FACTUAL AND PROCEDURAL BACKGROUND
In September 2008, the State charged Williams with aggravated trafficking under K.S.A. 2006 Supp. 21-3447(a)(2) for driving a 15-year-old girl from Wichita, Kansas, to Dallas, Texas, to join his prostitution ring. The court held a preliminary hearing and found probable cause to bind Williams over for trial as charged.
About a month after the preliminary hearing, Williams filed a pro se motion to dismiss the charge. In this motion, Williams argued that the complaint that charged him with aggravated trafficking was fatally defective. He explained that K.S.A. 2006 Supp. 21-3447(a)(2) made it illegal to recruit or transport a person under 18 years old knowing that the person will be "used to engage in forced labor, involuntary servitude or sexual gratification" while the complaint only alleged that he had recruited or transported the victim knowing that she "will be used to engage in sexual gratification." (Emphasis added.) Williams argued that, because the complaint omitted the words "forced labor," this rendered the complaint fatally defective.
The district court held a hearing on this motion.
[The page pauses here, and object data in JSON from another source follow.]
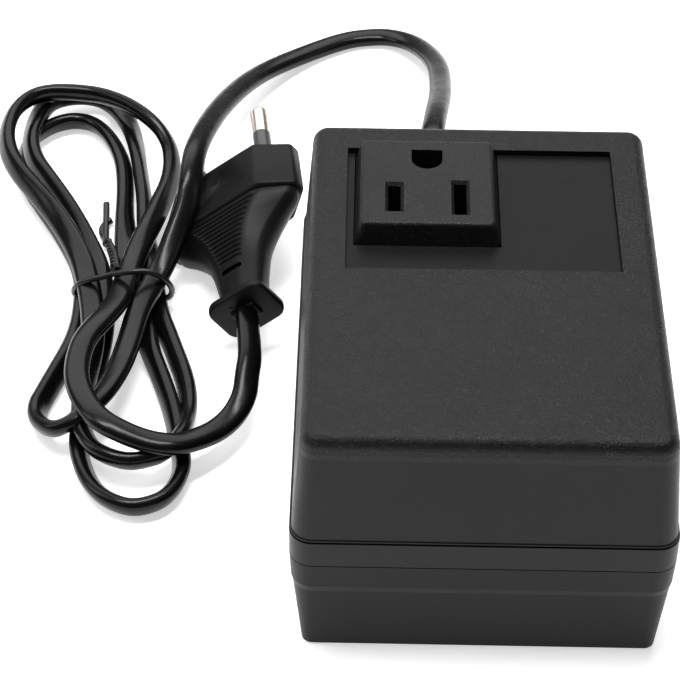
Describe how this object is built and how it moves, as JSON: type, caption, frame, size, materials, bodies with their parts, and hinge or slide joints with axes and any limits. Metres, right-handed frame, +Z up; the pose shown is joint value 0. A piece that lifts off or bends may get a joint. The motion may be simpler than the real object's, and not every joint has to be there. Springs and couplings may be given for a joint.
{
  "type": "travel voltage converter",
  "caption": "Table-top transformer case with a raised three-hole outlet, a flat mains lead tied in a hank, and a two-pin plug.",
  "frame": {"origin": "centre of the case's flat bottom face, where it stands", "axes": "+Z up, +Y to the back where the lead leaves, +X to the right seen from the front"},
  "size_m": [0.1435, 0.2014, 0.0558],
  "materials": {
    "case_plastic": "satin moulded ABS",
    "cover_plastic": "fine spark texture on top, satin walls",
    "plate_plastic": "smooth satin",
    "outlet_plastic": "fine spark texture",
    "retainer_plastic": "plain moulded",
    "contact_brass": "bright",
    "screw_steel": "zinc plated",
    "core_steel": "varnished laminations",
    "bobbin_nylon": "natural nylon",
    "winding_copper": "enamelled copper wire, drawn as one solid",
    "tape_film": "polyester tape",
    "lug_tin": "tinned",
    "fuse_metal": "bright can",
    "wire_dark": "PVC insulation",
    "wire_light": "PVC insulation",
    "bush_rubber": "matte",
    "cord_pvc": "glossy PVC",
    "clamp_plastic": "plain moulded",
    "tie_pvc": "PVC over wire",
    "plug_pvc": "satin moulded PVC",
    "bridge_plastic": "plain moulded",
    "pin_nickel": "nickel plated",
    "sleeve_plastic": "satin"
  },
  "bodies": {
    "root": {"base_shell": "case_plastic", "top_cover": "cover_plastic", "nameplate": "plate_plastic", "outlet_housing": "outlet_plastic", "outlet_retainer": "retainer_plastic", "contact_left": "contact_brass", "contact_right": "contact_brass", "contact_earth": "contact_brass", "outlet_screws": "screw_steel", "case_screws": "screw_steel", "clamp_screws": "screw_steel", "core_screws": "screw_steel", "core_e": "core_steel", "core_i": "core_steel", "bobbin": "bobbin_nylon", "winding_inner": "winding_copper", "winding_outer": "winding_copper", "coil_tape": "tape_film", "solder_lugs": "lug_tin", "thermal_fuse": "fuse_metal", "wire_in_line": "wire_dark", "wire_in_neutral": "wire_light", "wire_fuse": "wire_dark", "wire_out_left": "wire_light", "wire_out_right": "wire_dark", "cord_bush": "bush_rubber", "cord_inner": "cord_pvc", "cord_clamp": "clamp_plastic", "cord_lead": "cord_pvc", "cord_hank": "cord_pvc", "cord_tail": "cord_pvc", "twist_tie": "tie_pvc", "plug_body": "plug_pvc", "plug_bridge": "bridge_plastic", "plug_pins": "pin_nickel", "plug_sleeves": "sleeve_plastic"}
  },
  "joints": []
}
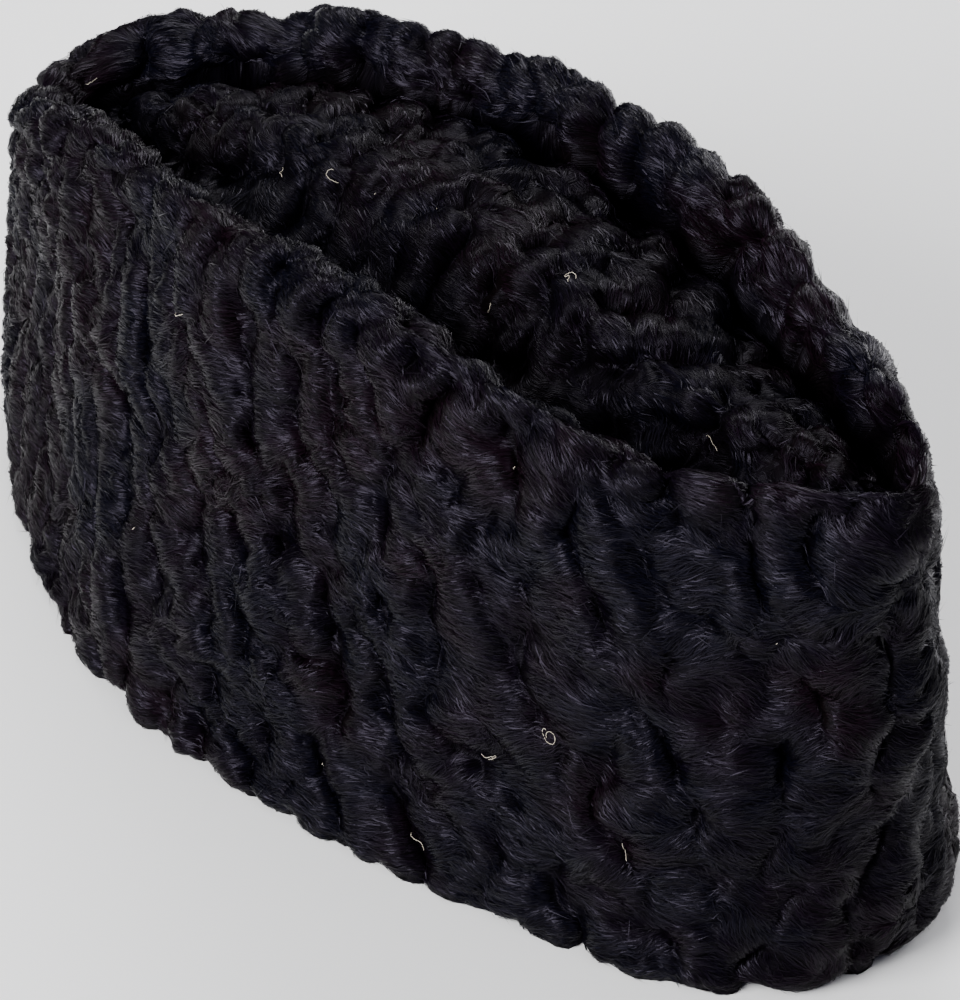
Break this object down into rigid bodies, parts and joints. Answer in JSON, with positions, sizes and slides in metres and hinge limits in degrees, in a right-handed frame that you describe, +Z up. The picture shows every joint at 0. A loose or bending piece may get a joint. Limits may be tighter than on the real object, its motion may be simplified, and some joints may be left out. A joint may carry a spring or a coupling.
{
  "type": "karakul cap",
  "caption": "Boat-shaped fur cap with a tall curled lambskin wall, a rolled rim and a folded-in crown between two creases; open head hollow below.",
  "frame": {"origin": "on the ground plane, under the middle of the bounding box of the standing cap", "axes": "+X towards the blunt front end, +Y towards the cap's left wall, +Z up out of the crown"},
  "size_m": [0.2636, 0.1418, 0.1195],
  "materials": {
    "karakul_pelt": "black curled lamb fur with a soft sheen",
    "crown_pelt": "black curled lamb fur, a little flatter than the wall's"
  },
  "bodies": {
    "root": {"side_band": "karakul_pelt", "crown": "crown_pelt"}
  },
  "joints": []
}
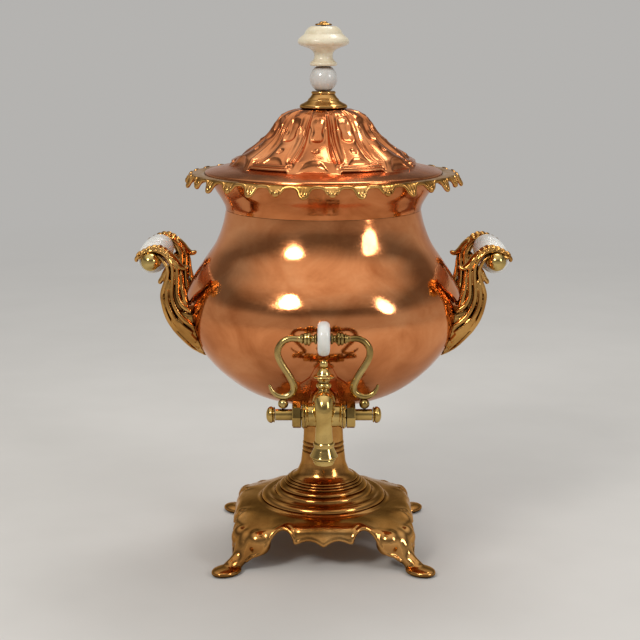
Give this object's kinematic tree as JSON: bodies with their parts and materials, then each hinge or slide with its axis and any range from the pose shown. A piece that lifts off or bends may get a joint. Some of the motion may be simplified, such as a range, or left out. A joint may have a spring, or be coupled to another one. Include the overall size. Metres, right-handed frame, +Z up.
{
  "type": "samovar",
  "caption": "Pear-shaped copper tea urn on a brass pedestal and footed plinth, with a lift-off lobed lid, scrolled side handles and a lever tap at the front.",
  "frame": {"origin": "under the middle of the whole object's box, on the surface that it stands on; the urn's own upright axis stands behind it, at +Y", "axes": "+Z up along the urn's axis, -Y towards the tap and the user, +X towards the right handle as the user sees it"},
  "size_m": [0.3116, 0.2928, 0.4495],
  "materials": {
    "copper": "polished copper with soft wear",
    "cast_brass": "polished cast brass, warm",
    "dark_brass": "polished cast brass with dark recesses",
    "tap_brass": "polished yellow brass",
    "tinned_copper": "dull tin over copper",
    "steel": "plain steel",
    "iron": "bare iron, dark with use",
    "white_ceramic": "white glaze",
    "cream_ceramic": "cream glaze, slightly yellowed"
  },
  "bodies": {
    "root": {"plinth": "cast_brass", "pedestal": "cast_brass", "bowl_seat": "cast_brass", "plinth_washer": "steel", "tie_rod_nut": "steel", "tie_rod": "steel", "heater_sleeve": "tinned_copper", "bowl": "copper", "neck": "copper", "scalloped_rim": "cast_brass", "tap_escutcheon": "copper", "tap_back_wedge": "tap_brass", "tap_back_nut": "tap_brass", "tap_body": "tap_brass", "tap_nozzle": "tap_brass", "tap_finial": "tap_brass", "tap_washer_left": "tap_brass", "tap_washer_right": "tap_brass", "gland_nut_left": "tap_brass", "gland_nut_right": "tap_brass", "handle_casting_left": "dark_brass", "handle_casting_right": "dark_brass", "handle_grip_left": "white_ceramic", "handle_grip_right": "white_ceramic", "handle_bolt_left": "steel", "handle_bolt_right": "steel", "ball_nut_left_front": "cast_brass", "ball_nut_left_rear": "cast_brass", "ball_nut_right_front": "cast_brass", "ball_nut_right_rear": "cast_brass"},
    "lid": {"lid_dome": "copper", "lid_bezel": "tinned_copper", "finial_collar": "cast_brass", "finial_ball": "white_ceramic", "finial_knob": "cream_ceramic", "finial_rosette": "cast_brass", "finial_nut": "cast_brass", "finial_rod": "steel"},
    "heater": {"heater_iron": "iron", "heater_stem": "iron", "heater_cap": "tinned_copper", "heater_ring": "iron"},
    "tap_lever": {"tap_plug": "tap_brass", "spindle_knob_left": "tap_brass", "spindle_knob_right": "tap_brass", "lever_ball_left": "tap_brass", "lever_ball_right": "tap_brass", "lever_arm_left": "tap_brass", "lever_arm_right": "tap_brass", "lever_ferrule_left": "tap_brass", "lever_ferrule_right": "tap_brass", "lever_disc": "white_ceramic", "lever_pin": "steel"}
  },
  "joints": [
    {"name": "lid_lift", "type": "slide", "parent": "root", "child": "lid", "axis": [0, 0, 1], "range_m": [0, 0.12]},
    {"name": "heater_lift", "type": "slide", "parent": "root", "child": "heater", "axis": [0, 0, 1], "range_m": [0, 0.045]},
    {"name": "tap_turn", "type": "hinge", "parent": "root", "child": "tap_lever", "pos_m": [0, -0.10655, 0.1518], "axis": [1, 0, 0], "range_deg": [0, 90]}
  ]
}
There, Williams argued that the complaint was defective because it did not charge him with the full statutory text. The State countered that it properly excluded the forced labor and involuntary servitude theories from the complaint. The district court agreed with the State and denied Williams' motion to dismiss. The court explained that K.S.A. 2006 Supp. 21-3447(a)(2) prohibited "[f]orced labor, involuntary servitude or sexual gratification," which meant that the State did not have to charge all three theories to convict Williams of the offense. (Emphasis added.) The court told Williams, "You're charged with taking this young lady down to Texas and having her for gratification of you or another, potential clients, I suppose, engage in sexual activity....That fits the statute....It is certainly within the State's right to charge as they have had and leave out theories."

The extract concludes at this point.